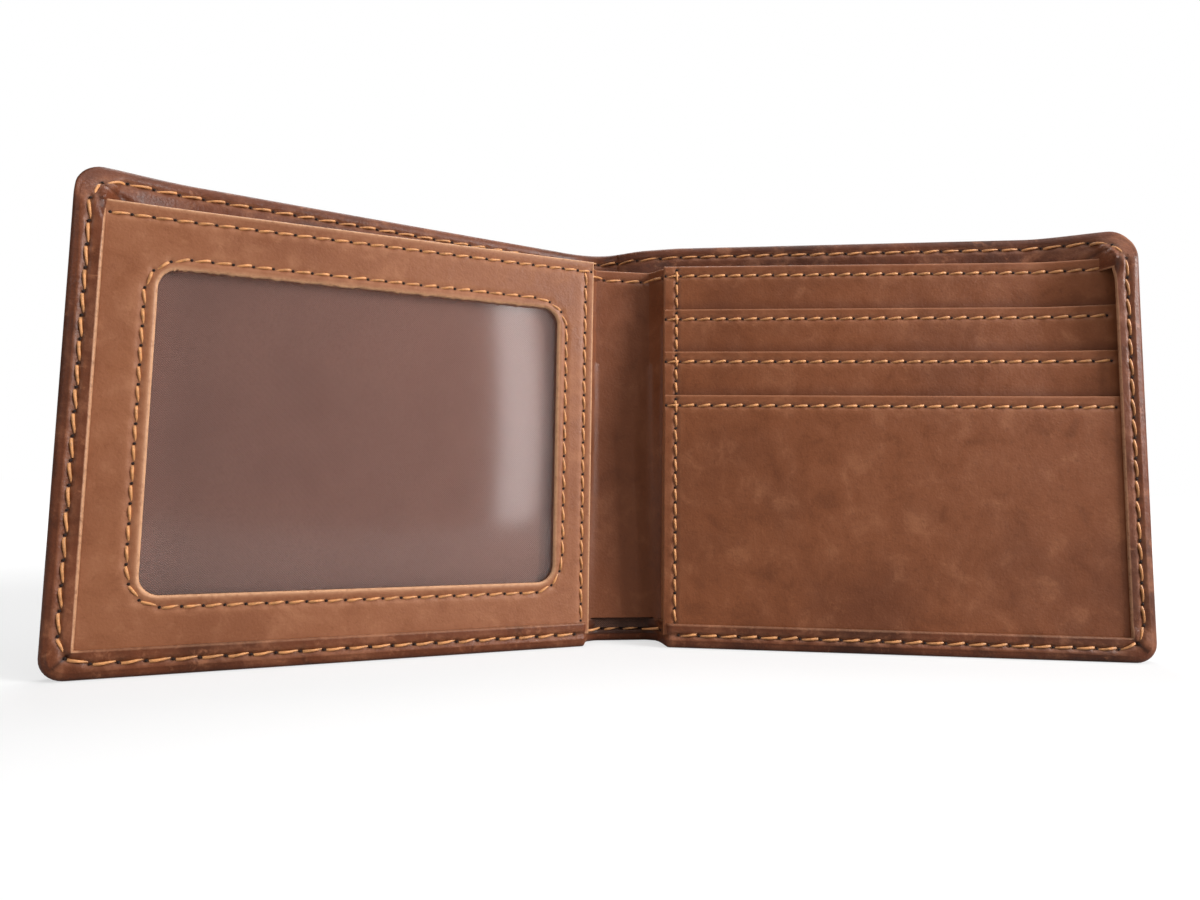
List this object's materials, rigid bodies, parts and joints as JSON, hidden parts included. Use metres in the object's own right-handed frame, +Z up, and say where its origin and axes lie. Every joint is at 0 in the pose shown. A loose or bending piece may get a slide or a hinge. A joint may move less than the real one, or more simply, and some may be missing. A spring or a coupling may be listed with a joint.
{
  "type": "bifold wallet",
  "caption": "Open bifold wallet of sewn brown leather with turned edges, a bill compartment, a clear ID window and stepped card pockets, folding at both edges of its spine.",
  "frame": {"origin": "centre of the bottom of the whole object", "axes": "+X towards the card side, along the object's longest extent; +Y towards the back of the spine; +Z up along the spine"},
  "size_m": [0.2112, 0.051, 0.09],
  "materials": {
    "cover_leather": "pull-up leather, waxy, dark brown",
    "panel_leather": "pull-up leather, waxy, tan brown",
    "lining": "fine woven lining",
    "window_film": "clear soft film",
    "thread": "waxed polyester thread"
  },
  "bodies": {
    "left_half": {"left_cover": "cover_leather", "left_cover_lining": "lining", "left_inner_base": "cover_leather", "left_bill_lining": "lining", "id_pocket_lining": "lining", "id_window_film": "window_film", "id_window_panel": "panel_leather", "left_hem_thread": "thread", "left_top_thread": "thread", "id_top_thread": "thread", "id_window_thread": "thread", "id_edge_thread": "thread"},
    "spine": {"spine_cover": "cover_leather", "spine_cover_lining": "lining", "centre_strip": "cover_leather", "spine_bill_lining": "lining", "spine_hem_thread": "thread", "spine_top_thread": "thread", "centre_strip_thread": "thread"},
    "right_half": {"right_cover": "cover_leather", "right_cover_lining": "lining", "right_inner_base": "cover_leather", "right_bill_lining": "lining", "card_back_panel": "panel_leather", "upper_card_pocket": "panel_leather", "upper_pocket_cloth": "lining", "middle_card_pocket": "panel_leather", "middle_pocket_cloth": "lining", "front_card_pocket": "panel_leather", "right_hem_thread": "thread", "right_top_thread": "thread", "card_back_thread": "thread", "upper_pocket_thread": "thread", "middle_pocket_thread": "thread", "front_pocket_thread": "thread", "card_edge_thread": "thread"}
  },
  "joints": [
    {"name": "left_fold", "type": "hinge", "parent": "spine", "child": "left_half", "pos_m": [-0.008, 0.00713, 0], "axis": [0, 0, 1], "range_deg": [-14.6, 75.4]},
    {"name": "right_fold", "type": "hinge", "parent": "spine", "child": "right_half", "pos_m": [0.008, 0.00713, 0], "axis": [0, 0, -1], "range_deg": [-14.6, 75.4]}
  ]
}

______________________________

Extract each line from the listing above, please, and repeat it exactly.

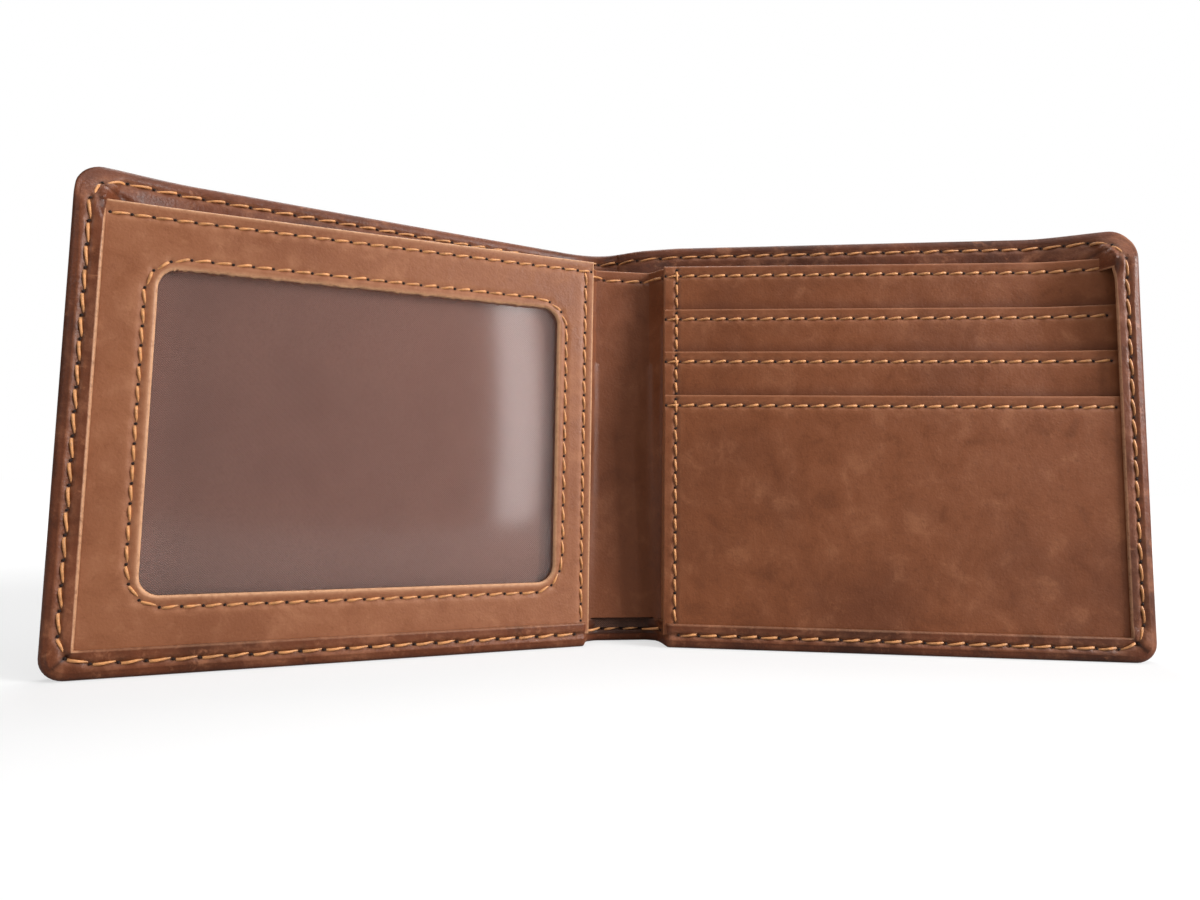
List this object's materials, rigid bodies, parts and joints as JSON, hidden parts included. Use metres in the object's own right-handed frame, +Z up, and say where its origin and axes lie. Every joint is at 0 in the pose shown. A loose or bending piece may get a slide or a hinge. A joint may move less than the real one, or more simply, and some may be missing. A spring or a coupling may be listed with a joint.
{
  "type": "bifold wallet",
  "caption": "Open bifold wallet of sewn brown leather with turned edges, a bill compartment, a clear ID window and stepped card pockets, folding at both edges of its spine.",
  "frame": {"origin": "centre of the bottom of the whole object", "axes": "+X towards the card side, along the object's longest extent; +Y towards the back of the spine; +Z up along the spine"},
  "size_m": [0.2112, 0.051, 0.09],
  "materials": {
    "cover_leather": "pull-up leather, waxy, dark brown",
    "panel_leather": "pull-up leather, waxy, tan brown",
    "lining": "fine woven lining",
    "window_film": "clear soft film",
    "thread": "waxed polyester thread"
  },
  "bodies": {
    "left_half": {"left_cover": "cover_leather", "left_cover_lining": "lining", "left_inner_base": "cover_leather", "left_bill_lining": "lining", "id_pocket_lining": "lining", "id_window_film": "window_film", "id_window_panel": "panel_leather", "left_hem_thread": "thread", "left_top_thread": "thread", "id_top_thread": "thread", "id_window_thread": "thread", "id_edge_thread": "thread"},
    "spine": {"spine_cover": "cover_leather", "spine_cover_lining": "lining", "centre_strip": "cover_leather", "spine_bill_lining": "lining", "spine_hem_thread": "thread", "spine_top_thread": "thread", "centre_strip_thread": "thread"},
    "right_half": {"right_cover": "cover_leather", "right_cover_lining": "lining", "right_inner_base": "cover_leather", "right_bill_lining": "lining", "card_back_panel": "panel_leather", "upper_card_pocket": "panel_leather", "upper_pocket_cloth": "lining", "middle_card_pocket": "panel_leather", "middle_pocket_cloth": "lining", "front_card_pocket": "panel_leather", "right_hem_thread": "thread", "right_top_thread": "thread", "card_back_thread": "thread", "upper_pocket_thread": "thread", "middle_pocket_thread": "thread", "front_pocket_thread": "thread", "card_edge_thread": "thread"}
  },
  "joints": [
    {"name": "left_fold", "type": "hinge", "parent": "spine", "child": "left_half", "pos_m": [-0.008, 0.00713, 0], "axis": [0, 0, 1], "range_deg": [-14.6, 75.4]},
    {"name": "right_fold", "type": "hinge", "parent": "spine", "child": "right_half", "pos_m": [0.008, 0.00713, 0], "axis": [0, 0, -1], "range_deg": [-14.6, 75.4]}
  ]
}